22 January 2008

Snide Asides

Miscellaneous annoyances and snide asides...

  • After having barely avoided three collisions in the space of 400m earlier this evening, I can conclude only one thing: The streets in this town were designed to justify State Farm's rate increases. The truly urban drivers from Chicago and its suburbs, and elsewhere, can't handle streets and intersections that are primarily controlled with two-way stops and sightlined as if everyone is driving a farm pickup. Conversely, the locals can't handle urban traffic, and in particular don't know how to deal with pedestrians. Throw in parking that's as expensive as Chicago's (and, thus, leads to the same kind of spot-poaching behavior) and pedestrians from a variety of other nations and you've got... Chambanana's "downtown."
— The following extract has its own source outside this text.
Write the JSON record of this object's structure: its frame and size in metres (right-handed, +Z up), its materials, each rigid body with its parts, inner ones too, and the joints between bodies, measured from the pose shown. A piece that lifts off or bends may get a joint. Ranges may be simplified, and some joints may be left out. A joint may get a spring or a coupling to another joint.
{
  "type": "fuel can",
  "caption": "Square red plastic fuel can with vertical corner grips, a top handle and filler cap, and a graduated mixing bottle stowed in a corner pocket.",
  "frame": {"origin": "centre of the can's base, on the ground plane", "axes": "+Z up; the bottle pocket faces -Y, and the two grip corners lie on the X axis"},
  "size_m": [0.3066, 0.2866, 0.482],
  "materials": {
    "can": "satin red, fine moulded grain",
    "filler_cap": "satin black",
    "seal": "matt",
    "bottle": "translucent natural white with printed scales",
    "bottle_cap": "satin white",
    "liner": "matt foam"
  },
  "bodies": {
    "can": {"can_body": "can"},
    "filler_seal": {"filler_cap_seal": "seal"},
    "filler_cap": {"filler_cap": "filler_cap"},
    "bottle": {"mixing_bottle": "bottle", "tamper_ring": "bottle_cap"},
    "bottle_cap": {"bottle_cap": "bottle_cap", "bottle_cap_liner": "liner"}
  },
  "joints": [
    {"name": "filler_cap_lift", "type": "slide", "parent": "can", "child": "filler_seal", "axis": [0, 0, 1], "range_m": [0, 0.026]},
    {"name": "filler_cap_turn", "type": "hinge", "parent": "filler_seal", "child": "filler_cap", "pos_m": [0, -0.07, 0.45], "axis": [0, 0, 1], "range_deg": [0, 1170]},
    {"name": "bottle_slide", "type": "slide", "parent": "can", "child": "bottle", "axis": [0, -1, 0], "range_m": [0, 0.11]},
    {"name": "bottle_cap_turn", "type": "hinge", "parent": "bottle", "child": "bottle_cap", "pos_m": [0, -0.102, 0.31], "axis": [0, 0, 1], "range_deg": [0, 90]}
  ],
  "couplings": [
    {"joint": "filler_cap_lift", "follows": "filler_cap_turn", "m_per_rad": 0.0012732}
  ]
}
  • Lots of stuff from the music "business" today; you decide whether the following are annoyances, snide asides, or both. First, there's the obligatory "file-sharing isn't really that bad" column from someone who has no idea whatsoever of what goes into the retail price of a CD... or, for that matter, into an artist's pocket afterward. The obvious response is the following four words that you can't say on the radio: FCC v. Pacifica Foundation, 438 U.S. 726 (1978). This is not to say that the music industry as we know it is in good shape (nor that it deserves to be in good shape).
  • None of which is to say that the business side of the publishing industry is really any better. We've got one of the major long-run printers declaring bankruptcy, just in time to disrupt the production of the first wave of beach books this year (for things are far more dire than the public statements make them seem). Meanwhile, more universities are caving to the particular, author-unfriendly demands of the AAP regarding digital editions. There's also the question of what is being published — more dreck, or documents critical to understanding this nation (hint: which one is less likely to be returned when placed on consignment?).
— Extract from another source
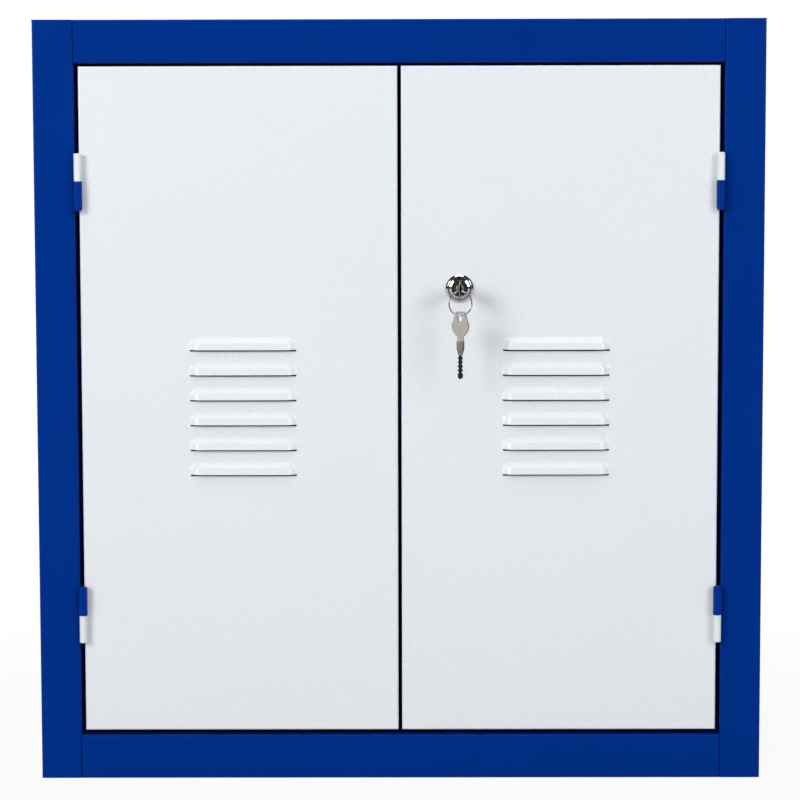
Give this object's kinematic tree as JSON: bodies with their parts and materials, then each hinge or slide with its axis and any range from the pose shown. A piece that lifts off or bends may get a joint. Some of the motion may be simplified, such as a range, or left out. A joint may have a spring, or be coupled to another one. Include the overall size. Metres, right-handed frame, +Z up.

  • Since it's awards season in Hollyweed, the publishing industry can't be far behind in trying to wrest back some attention (rather like a couple of particularly ill-behaved three-year-olds struggling over a dirty old rag doll). It's never out of season to question the independence of reviewers — even at Amazon (hint: they aren't). Or, for that matter, whether we even need book prizes (although the article never manages to get around to that question after asking it).
  • Or one can just throw up one's hands and wish for selective anonymity... very much like any rational family member of any of the remaining presidential candidates should be doing right about now.
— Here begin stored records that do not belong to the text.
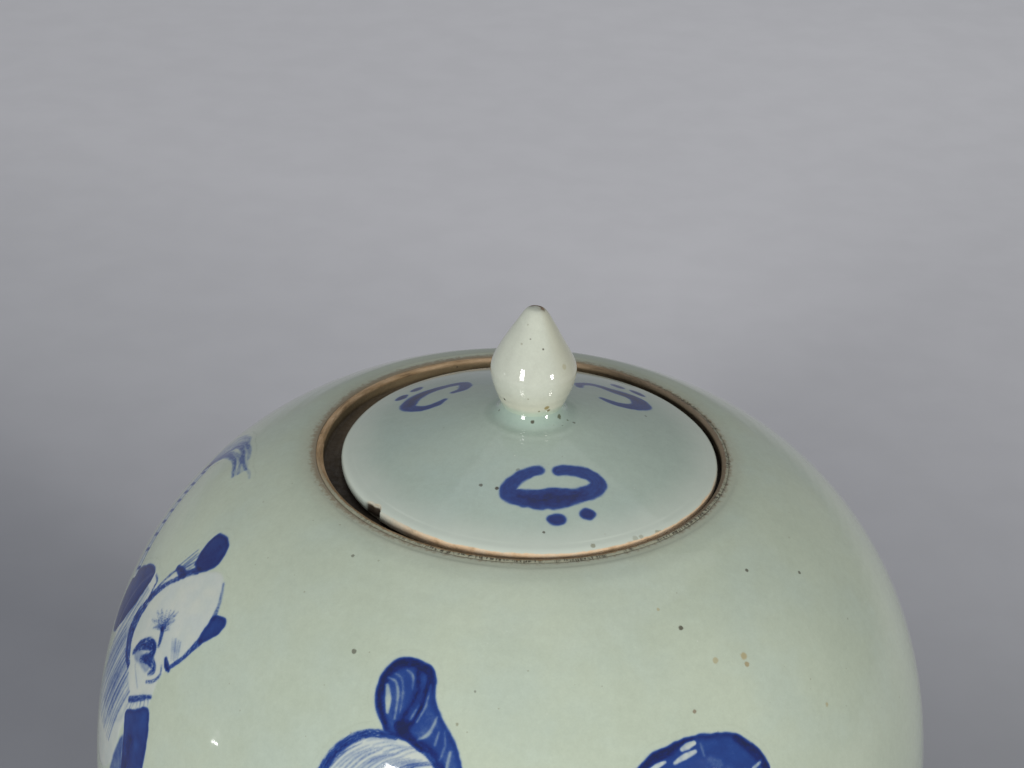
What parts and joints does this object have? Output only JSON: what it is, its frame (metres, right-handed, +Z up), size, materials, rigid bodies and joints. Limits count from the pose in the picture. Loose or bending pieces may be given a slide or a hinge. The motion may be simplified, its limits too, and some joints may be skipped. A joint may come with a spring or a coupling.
{
  "type": "ginger jar",
  "caption": "Globular celadon-glazed porcelain ginger jar with blue brushwork and a domed lift-off lid with a bud knob, sunk inside a bare brown mouth rim.",
  "frame": {"origin": "centre of the footprint, on the surface the jar stands on", "axes": "+Z up through the knob, +X to the right and -Y towards the viewer, on the side of the lid's nearest blue mark"},
  "size_m": [0.228, 0.228, 0.257],
  "materials": {
    "bare_foot": "unglazed fired clay, burnt orange-brown",
    "body_glaze": "pale grey-green celadon glaze with blue and white brushwork",
    "bare_rim": "unglazed brown-dressed lip and inner mouth",
    "lid_glaze": "bluish celadon glaze",
    "bare_lid": "unglazed fired clay",
    "knob_glaze": "creamy glaze, worn bare at the tip"
  },
  "bodies": {
    "jar": {"foot_ring": "bare_foot", "lower_body": "body_glaze", "upper_body": "body_glaze", "mouth_collar": "bare_rim"},
    "lid": {"lid_disc": "lid_glaze", "lid_flange": "bare_lid", "lid_knob": "knob_glaze"}
  },
  "joints": [
    {"name": "lid_lift", "type": "slide", "parent": "jar", "child": "lid", "axis": [0, 0, 1], "range_m": [0, 0.08]}
  ]
}
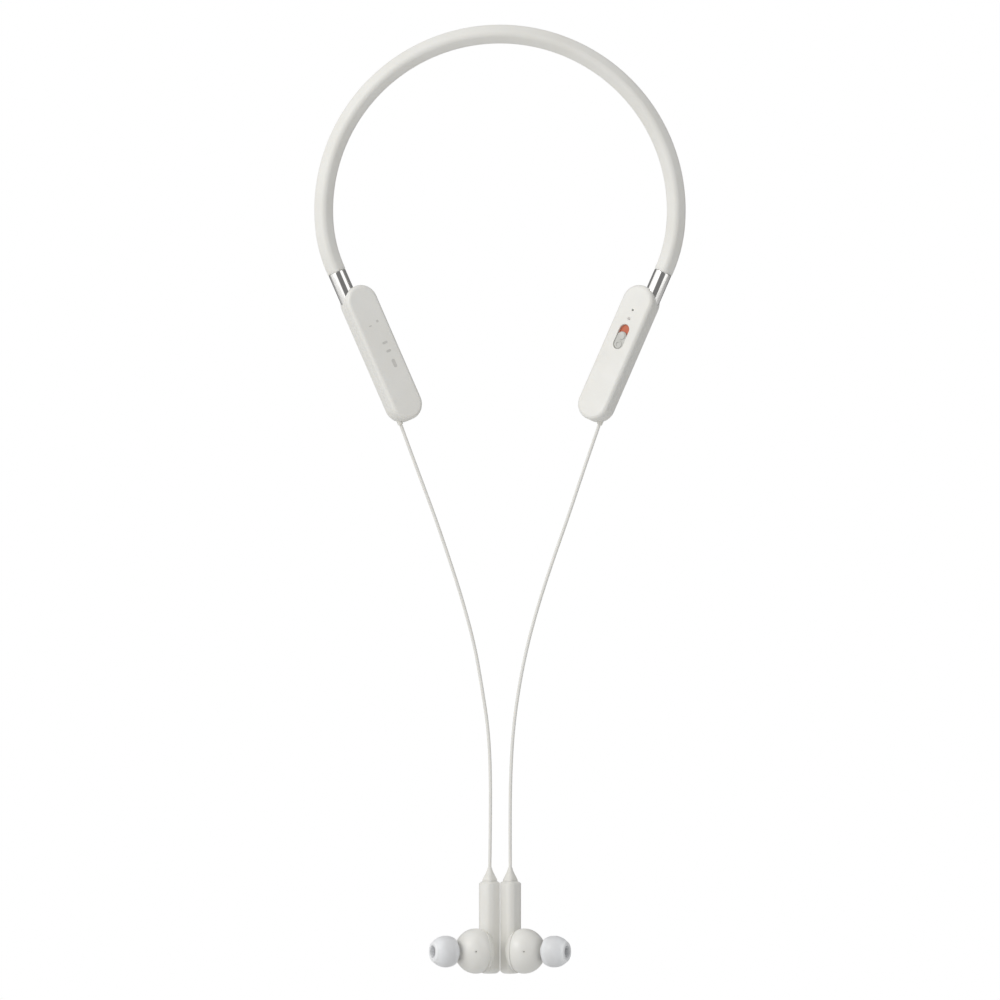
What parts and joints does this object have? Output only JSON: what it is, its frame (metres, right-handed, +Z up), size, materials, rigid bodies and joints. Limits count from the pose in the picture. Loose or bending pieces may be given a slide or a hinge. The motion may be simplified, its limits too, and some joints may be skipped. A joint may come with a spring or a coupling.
{
  "type": "neckband earphones",
  "caption": "Wireless neckband earphones: sprung silicone band, steel ferrules, flat pods with controls, thin cords and magnetic in-ear buds with pull-off tips.",
  "frame": {"origin": "inner side of the neckband's crown, where the back of the neck carries it", "axes": "+Z up along the hanging length; +X to the right of someone facing the skin side of the pods; +Y away from that person, through the band's thin direction"},
  "size_m": [0.1504, 0.0268, 0.3843],
  "materials": {
    "sleeve_silicone": "soft matte silicone",
    "spring_wire": "bare wire",
    "cable_jacket": "matte",
    "ferrule_steel": "polished",
    "inner_plastic": "moulded",
    "shell_plastic": "satin",
    "circuit_board": "solder mask",
    "chip_resin": "moulded",
    "ceramic": "fired",
    "switch_metal": "stamped",
    "port_steel": "stamped",
    "battery_foil": "pouch foil",
    "red_mark": "printed",
    "knob_plastic": "satin",
    "lamp": "lens",
    "light_pipe_acrylic": "clear",
    "key_plastic": "satin",
    "boot_rubber": "matte",
    "cord_jacket": "satin",
    "bud_plastic": "satin gloss",
    "plated_magnet": "nickel plated",
    "diaphragm_film": "film",
    "mesh_steel": "woven mesh",
    "tip_silicone": "translucent silicone"
  },
  "bodies": {
    "neckband": {"antenna": "ceramic", "band_anchor_left": "inner_plastic", "band_anchor_right": "inner_plastic", "band_cable": "cable_jacket", "band_sleeve": "sleeve_silicone", "band_spring": "spring_wire", "battery": "battery_foil", "battery_board": "circuit_board", "bluetooth_chip": "chip_resin", "bud_body_left": "bud_plastic", "bud_body_right": "bud_plastic", "bud_front_left": "bud_plastic", "bud_front_right": "bud_plastic", "clasp_magnet_left": "plated_magnet", "clasp_magnet_right": "plated_magnet", "cord_boot_left": "boot_rubber", "cord_boot_right": "boot_rubber", "cord_grommet_left": "boot_rubber", "cord_grommet_right": "boot_rubber", "cord_left": "cord_jacket", "cord_right": "cord_jacket", "driver_diaphragm_left": "diaphragm_film", "driver_diaphragm_right": "diaphragm_film", "driver_frame_left": "inner_plastic", "driver_frame_right": "inner_plastic", "driver_magnet_left": "plated_magnet", "driver_magnet_right": "plated_magnet", "ferrule_left": "ferrule_steel", "ferrule_right": "ferrule_steel", "key_switches": "switch_metal", "light_pipe": "light_pipe_acrylic", "main_board": "circuit_board", "microphone": "switch_metal", "microphone_gasket": "boot_rubber", "nozzle_mesh_left": "mesh_steel", "nozzle_mesh_right": "mesh_steel", "outer_cover_left": "shell_plastic", "outer_cover_right": "shell_plastic", "power_switch_body": "chip_resin", "power_switch_mark": "red_mark", "skin_cover_left": "shell_plastic", "skin_cover_right": "shell_plastic", "status_light": "lamp", "usb_c_shell": "port_steel", "usb_c_tongue": "chip_resin"},
    "power_switch": {"power_switch_knob": "knob_plastic"},
    "volume_up": {"volume_up_key": "key_plastic"},
    "play": {"play_key": "key_plastic"},
    "volume_down": {"volume_down_key": "key_plastic"},
    "tip_left": {"ear_tip_left": "tip_silicone"},
    "tip_right": {"ear_tip_right": "tip_silicone"}
  },
  "joints": [
    {"name": "power_switch_slide", "type": "slide", "parent": "neckband", "child": "power_switch", "axis": [0.3987, 0, 0.9171], "range_m": [0, 0.003]},
    {"name": "volume_up_press", "type": "slide", "parent": "neckband", "child": "volume_up", "axis": [-0.4163, -0.891, 0.181], "range_m": [0, 0.0004], "stiffness_N_per_m": 2500},
    {"name": "play_press", "type": "slide", "parent": "neckband", "child": "play", "axis": [-0.4163, -0.891, 0.181], "range_m": [0, 0.0004], "stiffness_N_per_m": 2500},
    {"name": "volume_down_press", "type": "slide", "parent": "neckband", "child": "volume_down", "axis": [-0.4163, -0.891, 0.181], "range_m": [0, 0.0004], "stiffness_N_per_m": 2500},
    {"name": "tip_left_pull", "type": "slide", "parent": "neckband", "child": "tip_left", "axis": [-0.9063, -0.4226, 0], "range_m": [0, 0.008]},
    {"name": "tip_right_pull", "type": "slide", "parent": "neckband", "child": "tip_right", "axis": [0.9063, -0.4226, 0], "range_m": [0, 0.008]}
  ]
}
  • That leads into my last annoyance. I spent Monday afternoon rewatching the last four episodes of the sixth season of The West Wing. I was simultaneously depressed and angered that fiction was so much closer to what this nation needs, and aspires to, than reality (an inversion of the usual Hollyweed treatments); and impressed that the writers managed to anticipate a disturbingly likely scenario for this summer's Democratic (and, for that matter, Republican) National Convention.